The Executive Office has declined to explain why basic information about First Minister Michelle O’Neill’s meetings with external organisations earlier this year has not been published.
The same information about Deputy First Minister Emma Little-Pengelly and junior ministers’ meetings was also absent up until Monday of this week but appeared soon after The Irish News began asking questions.
The failure to publish basic details of Ms O’Neill’s meetings with external organisations between April-June this year follows last month’s highly critical Audit Office report which found it “unlikely” that all the recommendations of the £13m Renewable Heat Incentive (RHI) Inquiry will be implemented.

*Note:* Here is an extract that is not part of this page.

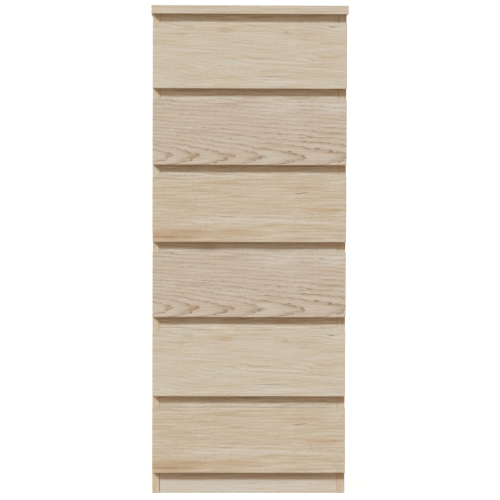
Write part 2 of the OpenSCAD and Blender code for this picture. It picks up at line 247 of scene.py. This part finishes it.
for lamp_name, (strength, angle) in LAMPS.items():
    lamp = bpy.data.lights.new(lamp_name, "SUN")
    lamp.energy = strength
    lamp.color = KEY_COLOUR
    lamp.angle = math.radians(angle)
    stand = bpy.data.objects.new(lamp_name, lamp)
    stand.rotation_euler = KEY_TRAVEL.to_track_quat("-Z", "Y").to_euler()
    bpy.context.scene.collection.objects.link(stand)

world = bpy.data.worlds.new("white_room")
world.use_nodes = True
room = Network(world.node_tree)
heading = room.node("ShaderNodeTexCoord", {}, {})
backwards = room.node("ShaderNodeSeparateXYZ", {}, {0: heading}, out=1)
upwards = room.node("ShaderNodeSeparateXYZ", {}, {0: heading}, out=2)
near_fill = room.blend(upwards.step(*RISE), LOW_FILL, HIGH_FILL)
fill = room.blend(backwards.step(*TURN_BACK), near_fill, FAR_FILL)
seen_by_lens = room.node("ShaderNodeLightPath", {}, {})
shown = room.node("ShaderNodeBackground", {}, {"Color": room.blend(seen_by_lens, fill, SEEN)})
room.node("ShaderNodeOutputWorld", {}, {"Surface": shown})
bpy.context.scene.world = world
bpy.context.scene.view_settings.view_transform = "Standard"
key_height = math.degrees(math.asin(-KEY_TRAVEL.normalized().z))
print("the key light stands", round(key_height, 1), "degrees above the floor")

# %% [markdown]
# The floor is a sheet of white paper. It glows a little, so that it is as white as the room,
# and it lights nothing else: the fills above already hold the light that a floor throws back.

# %% Laying the floor
FLOOR_SIZE = 30.0
PAPER_FIBRES = 400.0      # a metre
PAPER_RELIEF = 0.1 * MM
PAPER_GREY = (0.5, 0.5, 0.5, 1.0)
PAPER_WHITE = (1.0, 1.0, 1.0, 1.0)
PAPER_GLOW = 0.8

reach = FLOOR_SIZE / 2
paper, sheet = new_finish("white_paper")
fine = sheet.cloud(sheet.node("ShaderNodeTexCoord", {}, {}, out="Object"), PAPER_FIBRES, PAPER_FIBRES)
paper_bump = sheet.node("ShaderNodeBump", {},
                        {"Height": fine, "Strength": 0.1, "Distance": PAPER_RELIEF})
paper_shader = sheet.node("ShaderNodeBsdfPrincipled", {},
                          {"Base Color": PAPER_GREY, "Roughness": 0.9, "Normal": paper_bump,
                           "Emission Color": PAPER_WHITE, "Emission Strength": PAPER_GLOW})
sheet.node("ShaderNodeOutputMaterial", {}, {"Surface": paper_shader})
floor_mesh = bpy.data.meshes.new("studio_floor")
floor_corners = [(-reach, -reach, 0), (reach, -reach, 0), (reach, reach, 0), (-reach, reach, 0)]
floor_mesh.from_pydata(floor_corners, [], [(0, 1, 2, 3)])
floor_mesh.materials.append(paper)
floor = bpy.data.objects.new("studio_floor", floor_mesh)
floor.visible_diffuse = False
floor.visible_glossy = False
bpy.context.scene.collection.objects.link(floor)
print("the floor sheet is", FLOOR_SIZE, "metres wide")

# %% [markdown]
# ## The oak decor
#
# Flat-sawn oak shows its growth rings as arches, and quarter-sawn oak shows them as straight
# lines. One formula draws both: it counts rings outwards from the heart of the tree, and adds
# a little for every metre along the board, because a trunk tapers. Near the heart the rings
# close in tips, and far from it they run straight. The whole number of the count changes at
# each ring, so what is left over, 0 to 1, is the place inside one year's growth: pale early in
# the year and a thin brown line at its end.

# %% Counting growth rings
WANDER = 5 * MM           # how far the sway moves a line across the board


def ring_count(u, v, sway, decor):
    """root((v - heart)^2 + hollow^2) / ring + rate u (1 - bow u) + phase, where the rate that
    the taper adds fades from near, at the heart, to far. Also gives the nearness, 1 at the heart."""
    off = v - decor["heart"] + sway * WANDER
    nearness = 1 / ((off / decor["spread"]) ** 2 + 1.0)
    rate = decor["far"] + (decor["near"] - decor["far"]) * nearness
    taper = rate * u * (1 - decor["bow"] * u)
    count = (off ** 2 + decor["hollow"] ** 2).root() / decor["ring"] + taper
    return count + decor["phase"] + sway * decor["sway"], nearness


# %% [markdown]
# Knots and stains lie on top of the rings, and so do the plinth's streaks of painted shade. Each is
# an ellipse, and (u / length)^2 + (v / height)^2 is 1 on its rim. The fibres fray the rim and show
# through the middle.

# %% Knots, stains and painted shade
FRAY = 12 * MM            # how far the fibres push a rim along the grain


def blotched(net, colour, u, v, fibre, blotches):
    """Lays the ellipses on a colour. Each has its middle, half its size, its amount and its tone."""
    frayed_u = u + (fibre - 0.5) * FRAY
    split = fibre.step(0.40, 0.58) * 0.7 + 0.3
    for at_u, at_v, length, height, amount, blotch_tone in blotches:
        away = ((frayed_u - at_u) / length) ** 2 + ((v - at_v) / height) ** 2
        mask = (1 - away.step(0.0, 1.0)) * split * amount
        colour = net.blend(mask, colour, blotch_tone)
    return colour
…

In 2020′s New Decade New Approach deal that saw the institutions restored in the aftermath of the RHI scandal, ministers pledged greater transparency and openness within government.
One of the measures they signed up to was regular publication of ministers and special advisers’ meetings with external organisations.
The quarterly data is supposed to be made available to the public soon after the period in question concludes.
However, some three months after details of other ministers’ meetings during the second quarter of this year were published, corresponding information about their Executive Office colleagues had yet to appear.
The data relating to Ms Little-Pengelly and unspecified junior ministers was subsequently added after its absence was queried by The Irish News but that relating to Ms O’Neill and her advisers was unavailable at the time of going to press.
Opposition leader Matthew O’Toole said he was concerned that Stormont ministers were “slowly sliding back into the old habits that allowed RHI to happen”.
“If there’s a clerical or process reason for the absence of this information then that’s easily explained and addressed but at the minute we can only surmise what’s going on,” he said.
“The executive parties signed up to this basic requirement of transparency and it’s disappointing that they are failing to fulfil it so soon.
“The recent Audit Office report highlighted how record keeping and transparency were actually regressing, so I am concerned that we are slowly sliding back into the old habits that allowed RHI to happen.”
The SDLP MLA said there was a “particular onus on the first and deputy first ministers to make this information available in a timely manner”.
The Executive Office has not provided an explanation for the information’s absence.